Did Doran, though, as pastor of Our Lady of Grace parish in Encino, Calif., watching the children gather, wonder if the sexual abuse crisis was altering his relationship with the parishioners, the parents -- and indeed, the children?

He read Los Angeles’ Cardinal Roger Mahony’s letter on the archdiocese’s “no tolerance” policies on sexual abuse. He then addressed his own remarks to the congregation of this mid-sized church -- 2,900 registered families.

“As parish family,” he said, “we are shocked and also angry. There are so many stories.” He urged the parishioners to “agree to speak openly and freely” about the “betrayal of trust. We can talk about it, fairly and responsibly, about what we can be feeling.”

After Mass, as the people filed up to greet him -- Girls Scouts and Brownies eagerly hawking cookies -- many came up with their usual friendly approach. That was, he said later, “a way of making a statement. Others came up and specifically thanked me. They were grateful for the cardinal’s comments and mine. And I’ve gotten e-mail and telephone messages to that effect, too.”

Parishioners also expressed “their fears, concerns and sense of confusion, too.” At Sunday evening’s St. Joseph’s Day dinner, the scandal was table talk -- “very measured comments,” he said, “people reflective, concerned for the children, but concerned, too, that the scandal not get in the way of the good things the Catholic church does.”

As pastor, Doran said he has a personal relationship with the families at the Mass. “These parents are intelligent, they’re reading the papers, they’re concerned about their children,” he said. “And we’re addressing it, talking about it. Giving them a chance to voice their concerns is very, very important. They naturally have very strong reactions to such terrible situations.”

But people are also reasonable. They know, Doran said, that sexual predators constitute a tiny percentage of the general population and the priesthood.

He said fellow priests are feeling overwhelmed. “I certainly identify with them,” he said. “It does seem overwhelming. A terrible mess. I noticed in conversations with priests, the hope emerges -- based on our own experience of how God’s grace works -- that we will come out of this somehow spiritually a better and stronger church.”

Doran belongs to the Jesu Caritas priests’ prayer group, has supportive family and lay friends, and priest friends in other parishes.
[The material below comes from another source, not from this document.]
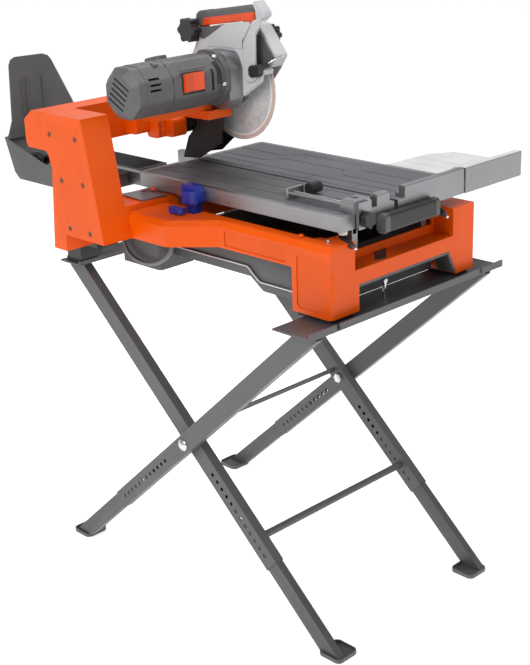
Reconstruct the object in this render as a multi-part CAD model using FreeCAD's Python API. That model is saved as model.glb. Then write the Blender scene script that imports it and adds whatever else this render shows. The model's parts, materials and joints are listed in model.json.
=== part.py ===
import FreeCAD, Part
import math
import os

# Tile cutter: a bridge-type wet saw with a sliding table on a folding X stand.
# All lengths are millimetres. The parts are drawn from the blade's centre:
# +X towards the operator, +Y away from the motor, +Z up. They are exported
# with the origin on the floor, in the middle of the whole object.

V = FreeCAD.Vector

# ---- driving dimensions -------------------------------------------------
BLADE_RADIUS = 125.0
BLADE_THICKNESS = 2.6
TABLE_TOP = -198.0
FLOOR = -1223.0
RUNNING = 0.05            # radial clearance of a shaft in its hole
GAP = 0.3                 # clearance between neighbouring moving pieces

# outer limits of the object
REAR_END = -676.0
FRONT_END = 560.7
NEAR_END = -391.0
FAR_END = 470.0

# stand
PIVOT_X = 80.0
PIVOT_Z = -810.0
LEG_ANGLE = 42.25
LEG_DEPTH = 45.0
LEG_WIDTH = 25.0
LEG_WALL = 2.0
LEG_LOWER_END = 360.0
HOLE_FIRST = 97.8
HOLE_PITCH = 21.0
HOLE_COUNT = 12
LOCKED_HOLE = 6
BUTTON_RADIUS = 4.5
BOLT_RADIUS = 8.0
OUTER_LEG_Y = 281.0       # inner face of the outer frame's legs
INNER_LEG_Y = 254.5       # inner face of the inner frame's legs
PAD_HALF = 34.0
PAD_THICK = 5.0
PAD_HOLE_RADIUS = 3.5
PAD_HOLE_SIDE = 23.0     # hole's distance from the pad's middle
CHANNEL_TOP = -425.0
CHANNEL_THICK = 4.0
LEFT_CHANNEL = (-352.0, -276.0, -309.0, 345.0)
RIGHT_CHANNEL = (414.0, 527.0, -319.0, 354.0)

# base
BASE_FRONT = 502.0
BASE_NEAR = -228.0
BASE_FAR = 268.0
BASE_BOTTOM = -415.0
RAIL_LOW = -315.0
RAIL_TOP = -255.0
RECESS_LOW = -320.0
ARCH_TOP = -354.0
SHOULDER_TOP = -241.0
SKIN = 4.5

LOCK_X = (8.0, 66.0)

# column and arm
COLUMN_BACK = -312.0
COVER_THICK = 8.0
ARM_TOP = -28.0
ARM_RIGHT = -237.0
ARM_FAR = -57.0
ARM_LOW = -118.0

# table
TABLE_X = (-180.0, 490.0)
TABLE_Y = (-180.0, 245.0)
TABLE_LOW = -232.0
DECK = (-208.0, -203.0)
SLOT_HALF = 6.0
SLOT_LOW = -226.0
WHEEL_RADIUS = 11.0
WHEEL_X = (40.0, 300.0)
WHEEL_Z = -224.0
TRACK_Y = (-81.0, 159.0)
ROD_X = (345.0, 450.0)
CLAMP_Z = -213.0
TRACK_WIDTH = 18.0
TRACK_REAR = (-616.0, -412.0)
TRACK = (-268.0, -235.2)

# rear tray
TRAY_FRONT = -330.0
TRAY_FAR = 40.0
TRAY_LOW_RIM = -238.0

# head
HUB_X = -150.0
HUB_Z = -100.0
HUB_RADIUS = 17.0
SHAFT_RADIUS = 8.0
TILT_Y = -110.0
TILT_Z = -65.0
MOTOR_Z = 36.0
MOTOR_RADIUS = 60.0
MOTOR_BORE = 52.0
GEAR_MODULE = 1.0
GEAR_TEETH = 60
PINION_TEETH = 12
SPINDLE_RADIUS = 10.0
ARMATURE_SHAFT = 5.0
GUARD_NEAR = -38.0
GUARD_FAR = 38.0

SHIFT = V(-(REAR_END + FRONT_END) / 2, -(NEAR_END + FAR_END) / 2, -FLOOR)


# ---- helpers --------------------------------------------------------------
def box(x, y, z):
    return Part.makeBox(x[1] - x[0], y[1] - y[0], z[1] - z[0], V(x[0], y[0], z[0]))


def rod(start, end, radius):
    start, end = V(*start), V(*end)
    return Part.makeCylinder(radius, (end - start).Length, start, end - start)


def ring(start, end, outer, inner):
    return rod(start, end, outer).cut(rod(start, end, inner))


def point_on(axis, a, b, along):
    if axis == "x":
        return V(along, a, b)
    if axis == "y":
        return V(a, along, b)
    return V(a, b, along)


def prism(axis, outline, low, high):
    """Extrudes an outline, given in the plane across axis, from low to high."""
    points = [point_on(axis, a, b, low) for a, b in outline]
    face = Part.Face(Part.makePolygon(points + [points[0]]))
    return face.extrude(point_on(axis, 0, 0, high - low))


def fuse(*shapes):
    return shapes[0].multiFuse(list(shapes[1:])).removeSplitter()


def cut(shape, *tools):
    return shape.cut(Part.makeCompound(list(tools)))


def round_edges(shape, direction, radius, keep=None):
    """Rounds the straight edges that run along direction."""
    way = V(*direction)
    chosen = []
    for edge in shape.Edges:
        if not isinstance(edge.Curve, Part.Line):
            continue
        if edge.tangentAt(edge.FirstParameter).cross(way).Length > 1e-6:
            continue
        if keep is None or keep(edge.CenterOfMass):
            chosen.append(edge)
    return shape.makeFillet(radius, chosen)


def regular(sides, radius, centre=(0, 0), turn=0.0):
    """Corners of a regular polygon measured to its corners."""
    step = 2 * math.pi / sides
    start = math.radians(turn)
    return [(centre[0] + radius * math.cos(start + i * step),
             centre[1] + radius * math.sin(start + i * step)) for i in range(sides)]


def star_knob(lobes, radius, thickness, stem, stem_length):
    """A lobed clamping knob, its stem along +Z from the origin."""
    body = Part.makeCylinder(radius * 0.8, thickness, V(0, 0, stem_length))
    for i in range(lobes):
        angle = 2 * math.pi * i / lobes
        centre = V(math.cos(angle), math.sin(angle), 0) * radius * 0.74
        body = body.fuse(Part.makeCylinder(radius * 0.26, thickness, centre + V(0, 0, stem_length)))
    return fuse(body, Part.makeCylinder(stem, stem_length + thickness / 2))


def placed(shape, origin, direction):
    """Turns a shape's +Z to a direction and moves its origin."""
    copy = shape.copy()
    copy.Placement = FreeCAD.Placement(V(*origin), FreeCAD.Rotation(V(0, 0, 1), V(*direction)))
    return copy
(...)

Adding to this support system is his brother, Fr. Brian Doran, also an archdiocesan priest.

Austin Doran came to the parish almost five years ago after eight years as spiritual director at Los Angeles’ archdiocesan seminary.

For all people, “part of our formation for our whole life,” he said, “is in coming to a deeper self-knowledge. In formation for the priesthood and any other kind of ministry, we’re getting to know people who are getting to know themselves. If people do not know or accept themselves very well it makes it more difficult to get to know them,” he said, and that’s a difficult judgment for seminary faculties -- “gauging how well this person knows himself or herself, and therefore how ready are they to make this commitment, and how safe they are for the People of God.”

Is he more guarded now with children?

“My formation was recent enough that I was trained in the seminary to be cautious. I’ve shared that with priests --just to be very prudent. Have another adult present.”

But out on the patio, the kids run up, calling, “Father Austin! Father Austin!” and give him a hug. He gives them a gentle hug back and happily sends them on their way.